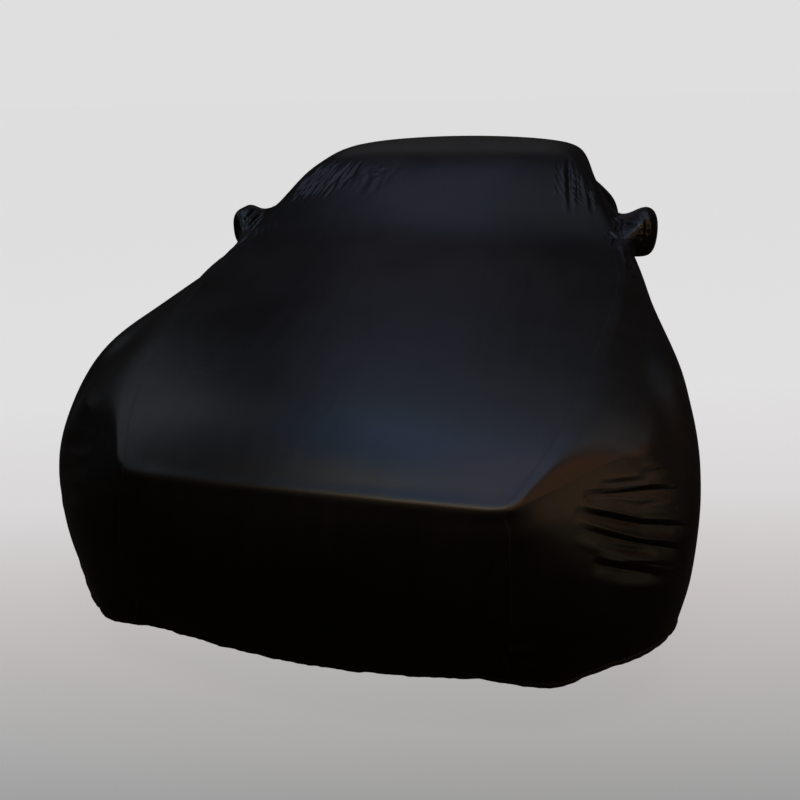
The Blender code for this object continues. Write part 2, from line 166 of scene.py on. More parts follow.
def cage_corners(cage):
    corners = {}
    for index, row in enumerate(STATIONS):
        middle = cage.verts.new((0.0, row.mid_y, row.mid_z))
        for side in (1, -1):
            corners[side, index, "mid"] = middle
            corners[side, index, "seam"] = cage.verts.new((side * row.seam_x, row.seam_y, row.seam_z))
    for name, row in SIDES.items():
        for line in LINES[1:]:
            x, y, z = getattr(row, line)
            for side in (1, -1):
                corners[side, NUMBER[name], line] = cage.verts.new((side * x, y, z))
    for column, lines in UPRIGHT.items():
        for line, index in lines.items():
            for side in (1, -1):
                corners[side, column, line] = corners[side, index, "seam"]
    return corners


def add_pocket(cage, corners, side, panel):
    """Adds the bag over a mirror ring by ring, and returns the numbers of its faces."""
    loose = cage.verts.layers.int["loose"]
    front, rear = (NUMBER[name] for name in POCKET_STATIONS)
    upper, lower = POCKET_LINES
    ring = [corners[side, front, lower], corners[side, rear, lower],
            corners[side, rear, upper], corners[side, front, upper]]
    numbers = []
    for row in [None] + POCKET_RINGS:
        outer = ring
        if row:
            outer = [cage.verts.new((side * row.x, row.y + along * row.half_long,
                                     row.z + up * row.half_high))
                     for along, up in ((-1, -1), (1, -1), (1, 1), (-1, 1))]
            for i in range(4):
                j = (i + 1) % 4
                numbers.append(add_face(cage, [ring[i], ring[j], outer[j], outer[i]], SQUARE,
                                        side, panel))
        for vert in outer:
            vert[loose] = 1
        ring = outer
    numbers.append(add_face(cage, ring, SQUARE, side, panel))
    return numbers


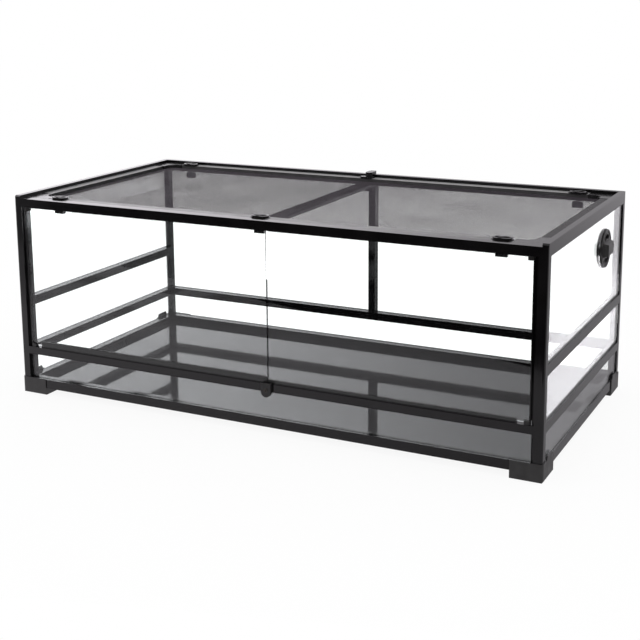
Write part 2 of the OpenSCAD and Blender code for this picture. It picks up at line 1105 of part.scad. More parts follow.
// Thumb-turn: an open oval ring with a slanting grip across it
module thumb_turn(p, slant) {
    color([0.08, 0.08, 0.08])
        translate([p[0], p[1], 0]) {
            lock_stem(knob_z);
            translate([0, 0, knob_z])
                linear_extrude(knob_base_t)
                    oval(knob_len, knob_w);
            translate([0, 0, knob_z])
                linear_extrude(knob_h)
                    difference() {
                        oval(knob_len, knob_w);
                        oval(knob_len - 2 * knob_wall, knob_w - 2 * knob_wall);
                    }
            translate([0, 0, knob_z])
                rotate([0, 0, slant])
                    linear_extrude(knob_h + 1)
                        square([knob_w - 3, knob_wall], center = true);
        }
}

// Lever of the lock in the middle of the rear: it reaches back over the rim
module rear_lever(p) {
    lever_w = 17;
    reach = 28;
    block_top = lid_top + plate_t + 3;
    lever_z = tank_h + 1;
    lever_t = 7;
    color([0.08, 0.08, 0.08])
        translate([p[0], p[1], 0]) {
            lock_stem(block_top, tail = 21);
            translate([0, 0, block_top + 0.3])
                cylinder(h = lever_z - block_top + lever_t - 0.3, r = lever_w / 2);
            translate([0, 0, lever_z])
                linear_extrude(lever_t) {
                    translate([-lever_w / 2, 0])
                        square([lever_w, reach - 5]);
                    translate([-lever_w / 2 + 2, reach - 6])
                        square([lever_w - 4, 6]);
                }
        }
}

// ---------- assembly ----------

foot(-1, -1);  // foot_front_left
foot(1, -1);  // foot_front_right
foot(-1, 1);  // foot_rear_left
foot(1, 1);  // foot_rear_right
post(-1, -1);  // post_front_left
post(1, -1);  // post_front_right
post(-1, 1);  // post_rear_left
post(1, 1);  // post_rear_right
top_corner_caps();
bottom_rail_front();
bottom_rail_rear();
bottom_rail_left();
bottom_rail_right();
top_rail_front();
top_rail_rear();
top_rail_left();
top_rail_right();
front_sill();
rear_mid_rail();
side_rail(-1, sill_z, mid_rail_h);  // lower_side_rail_left
side_rail(1, sill_z, mid_rail_h);  // lower_side_rail_right
side_rail(-1, upper_rail_z, upper_rail_h);  // upper_side_rail_left
side_rail(1, upper_rail_z, upper_rail_h);  // upper_side_rail_right
rear_centre_post();
floor_panel();
front_lower_glass();
rear_lower_glass();
rear_upper_glass(-1);  // rear_upper_glass_left
rear_upper_glass(1);  // rear_upper_glass_right
side_glass(-1, bottom_rail_top, sill_z);  // left_lower_glass
side_glass(-1, mid_rail_top, upper_rail_z);  // left_middle_glass
side_glass(-1, upper_rail_top, top_rail_z);  // left_upper_glass
side_glass(1, bottom_rail_top, sill_z);  // right_lower_glass
side_glass(1, mid_rail_top, upper_rail_z);  // right_middle_glass
right_upper_glass();
port_outer_flange();
port_inner_flange();
port_dial();
lock_housing();
lock_plug();
lock_bolt();
left_door_glass();
left_door_pivots();
left_door_strip();
right_door_glass();
right_door_pivots();
right_door_strip();
lid_bar_front();
lid_bar_rear();
lid_bar_left();
lid_bar_right();
lid_plates();
lid_mesh();
lid_cross_bar();
thumb_turn(lock_spots()[0], 50);  // lid_lock_front_left
thumb_turn(lock_spots()[1], 50);  // lid_lock_front_middle
thumb_turn(lock_spots()[2], 50);  // lid_lock_front_right
thumb_turn(lock_spots()[3], 50);  // lid_lock_rear_left
rear_lever(lock_spots()[4]);  // lid_lock_rear_middle
thumb_turn(lock_spots()[5], 50);  // lid_lock_rear_right
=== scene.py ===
# %% [markdown]
# # A framed glass terrarium
#
# The real object is a flat-packed tank for reptiles, 48 inches wide: black extruded
# bars push into moulded feet and corner caps, panes of float glass slide into grooves
# in the bars, and a mesh lid drops into the rim. The construction comes ready made as
# the fixed frame. This lesson gives each part its finish, swaps the plain sheet in the
# lid for real woven wire, adds the thin trims, glazes the sides again nearly flush, and
# lights it all like a studio shot.

# %% Load the fixed frame
import math

import bmesh
import bpy
from mathutils import Matrix, Vector


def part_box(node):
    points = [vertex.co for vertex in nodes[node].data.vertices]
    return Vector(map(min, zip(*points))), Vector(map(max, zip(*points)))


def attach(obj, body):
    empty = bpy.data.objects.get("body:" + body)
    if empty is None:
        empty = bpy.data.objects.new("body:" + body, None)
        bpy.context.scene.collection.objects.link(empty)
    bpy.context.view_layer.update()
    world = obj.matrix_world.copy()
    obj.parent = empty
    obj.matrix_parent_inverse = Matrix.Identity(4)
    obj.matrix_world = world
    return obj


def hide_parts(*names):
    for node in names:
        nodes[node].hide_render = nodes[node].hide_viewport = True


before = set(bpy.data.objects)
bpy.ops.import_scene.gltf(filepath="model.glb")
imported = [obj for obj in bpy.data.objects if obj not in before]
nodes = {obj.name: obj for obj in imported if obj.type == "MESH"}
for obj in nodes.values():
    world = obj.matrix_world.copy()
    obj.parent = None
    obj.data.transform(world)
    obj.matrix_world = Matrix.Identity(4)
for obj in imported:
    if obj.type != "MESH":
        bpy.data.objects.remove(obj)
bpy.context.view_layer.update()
MM = 0.001

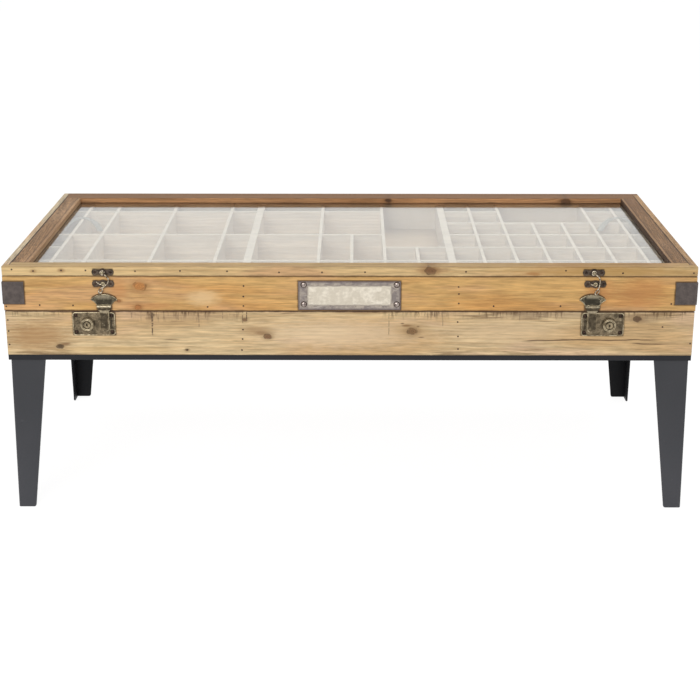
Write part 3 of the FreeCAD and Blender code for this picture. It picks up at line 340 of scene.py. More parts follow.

DIRECTION> In the listing above, find the line with "left_door_glass();" and the line with "imported = [obj", then print exactly those two lines and every line between them, and nothing more.

ANSWER TO THIS PROBLEM>
left_door_glass();
left_door_pivots();
left_door_strip();
right_door_glass();
right_door_pivots();
right_door_strip();
lid_bar_front();
lid_bar_rear();
lid_bar_left();
lid_bar_right();
lid_plates();
lid_mesh();
lid_cross_bar();
thumb_turn(lock_spots()[0], 50);  // lid_lock_front_left
thumb_turn(lock_spots()[1], 50);  // lid_lock_front_middle
thumb_turn(lock_spots()[2], 50);  // lid_lock_front_right
thumb_turn(lock_spots()[3], 50);  // lid_lock_rear_left
rear_lever(lock_spots()[4]);  // lid_lock_rear_middle
thumb_turn(lock_spots()[5], 50);  // lid_lock_rear_right
=== scene.py ===
# %% [markdown]
# # A framed glass terrarium
#
# The real object is a flat-packed tank for reptiles, 48 inches wide: black extruded
# bars push into moulded feet and corner caps, panes of float glass slide into grooves
# in the bars, and a mesh lid drops into the rim. The construction comes ready made as
# the fixed frame. This lesson gives each part its finish, swaps the plain sheet in the
# lid for real woven wire, adds the thin trims, glazes the sides again nearly flush, and
# lights it all like a studio shot.

# %% Load the fixed frame
import math

import bmesh
import bpy
from mathutils import Matrix, Vector


def part_box(node):
    points = [vertex.co for vertex in nodes[node].data.vertices]
    return Vector(map(min, zip(*points))), Vector(map(max, zip(*points)))


def attach(obj, body):
    empty = bpy.data.objects.get("body:" + body)
    if empty is None:
        empty = bpy.data.objects.new("body:" + body, None)
        bpy.context.scene.collection.objects.link(empty)
    bpy.context.view_layer.update()
    world = obj.matrix_world.copy()
    obj.parent = empty
    obj.matrix_parent_inverse = Matrix.Identity(4)
    obj.matrix_world = world
    return obj


def hide_parts(*names):
    for node in names:
        nodes[node].hide_render = nodes[node].hide_viewport = True


before = set(bpy.data.objects)
bpy.ops.import_scene.gltf(filepath="model.glb")
imported = [obj for obj in bpy.data.objects if obj not in before]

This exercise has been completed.